Misalnya, melalui penggunaan data GIS, WWF dapat memantau satwa liar dan keanekaragaman hayati secara lebih efektif. “Dengan menggunakan kamera tersebar di berbagai lokasi, kemudian dianalisis dan menjadi informasi penting yang bisa dijadikan rekomendasi bagi pihak-pihak yang berkepentingan,” ujar Oki.
Selain itu, WWF juga mengembangkan sistem untuk memprediksi perubahan yang mungkin terjadi di suatu area, seperti kawasan hutan yang berpotensi terdegradasi, sehingga pengelola kawasan dapat lebih efisien dalam mengambil langkah-langkah preventif.
Inovasi lain dari WWF adalah sistem “Reconnect,” yang membantu menjembatani pihak-pihak yang berpotensi berinvestasi dalam program penghijauan, serta program One Planet City Challenge.

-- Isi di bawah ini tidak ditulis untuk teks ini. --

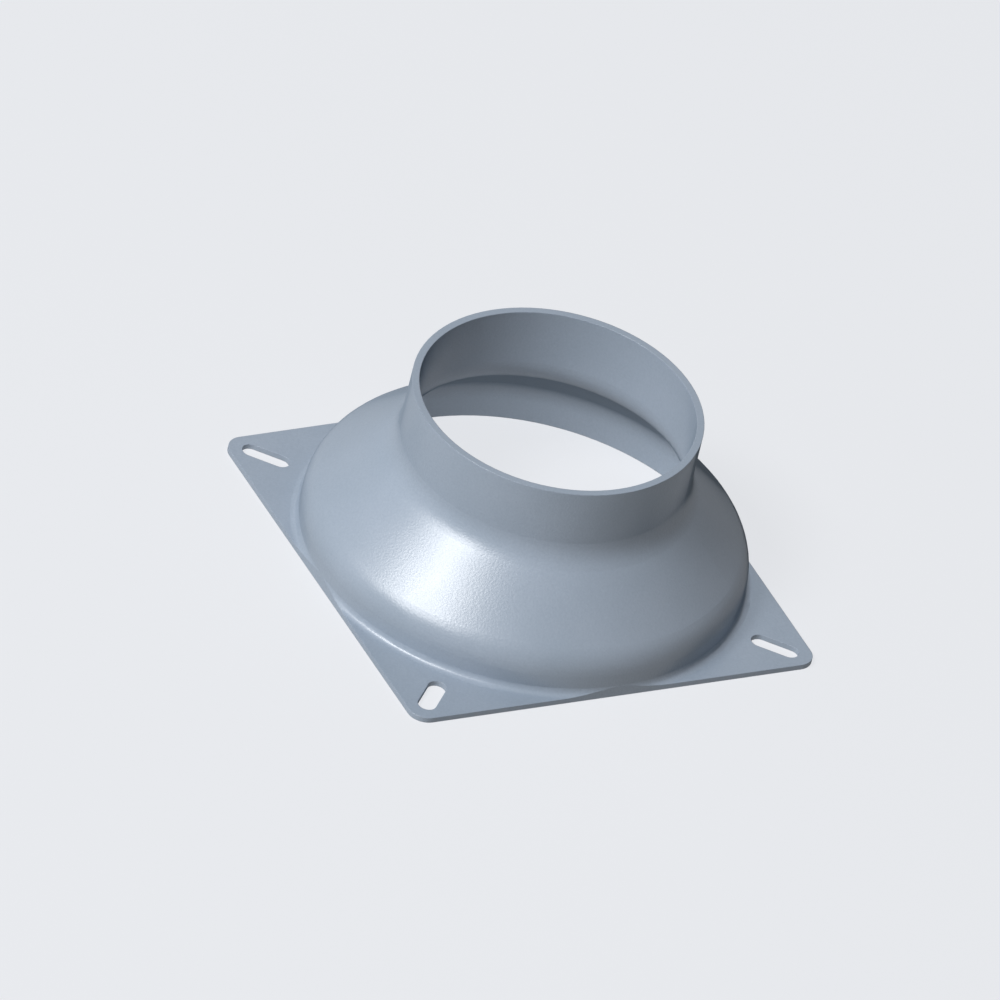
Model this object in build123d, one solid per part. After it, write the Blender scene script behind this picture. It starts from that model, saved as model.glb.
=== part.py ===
from build123d import *
import math
import os

# Square-to-round duct adapter: a square flange with four fixing slots, a domed body and a round spigot.
# It is one thin moulding, open from the underside of the flange to the rim of the spigot.
# Millimetres. The origin is the middle of the flange's underside and +Z is the duct's axis.
# +X and +Y point at two corners of the flange, so every fixing slot runs along X or along Y.

# Flange
flange_side = 120.0
flange_thick = 1.5
flange_corner_r = 5.0

# Fixing slots, one in each corner, with their length along the flange's diagonals
slot_width = 5.0
slot_run = 8.3        # between the centres of a slot's two round ends
slot_inset = 12.5     # from the flange's corner, before it is rounded, to the middle of a slot

# Body: a short upright wall, a rounded shoulder, a cone and a rounded neck
body_wall = 1.5
upright_height = 10.0  # from the flange's top to the sharp corner that the shoulder rounds off
cone_rise = 20.0       # from that corner to the one that the neck rounds off
foot_r = 2.0
shoulder_r = 10.0
neck_r = 10.0

# Spigot, which a hose is pushed over
spigot_od = 78.6
spigot_wall = 2.0
spigot_length = 20.7   # from the neck's sharp corner to the rim

# The body is as wide as the flange: its upright wall is flush with the middle of each side
body_r = flange_side / 2
mouth_r = body_r - body_wall
spigot_r = spigot_od / 2
bore_r = spigot_r - spigot_wall

# Heights above the flange's underside
foot_z = flange_thick + foot_r
shoulder_z = flange_thick + upright_height
neck_z = shoulder_z + cone_rise
rim_z = neck_z + spigot_length

# The cone's inner face is parallel to the outer one and lies this far below it, measured upright
cone_slope = cone_rise / (body_r - spigot_r)
cone_drop = body_wall * math.hypot(1.0, cone_slope)

# From the duct's axis to the middle of a slot
slot_centre_r = flange_side / math.sqrt(2) - slot_inset


def flange_prism(height):
    """A block of the flange's outline: square with rounded corners, turned to bring them onto X and Y."""
    outline = RectangleRounded(flange_side, flange_side, flange_corner_r, rotation=45)
    return extrude(outline, height)


def turned(wall_line):
    """The solid of revolution between the duct's axis and a line drawn as radius and height."""
    closing_line = Polyline(wall_line @ 1, (0, (wall_line @ 1).Y), (0, 0), wall_line @ 0)
    return revolve(Plane.XZ * make_face(wall_line + closing_line), Axis.Z)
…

WWF juga memberikan data tentang sebaran pemukiman, sungai, dan lahan untuk merancang kota-kota yang lebih sesuai dengan kondisi di Indonesia. “Data ini membantu menentukan jenis compactness atau kepadatan yang dibutuhkan untuk membangun kota yang lebih berkelanjutan,” imbuhnya.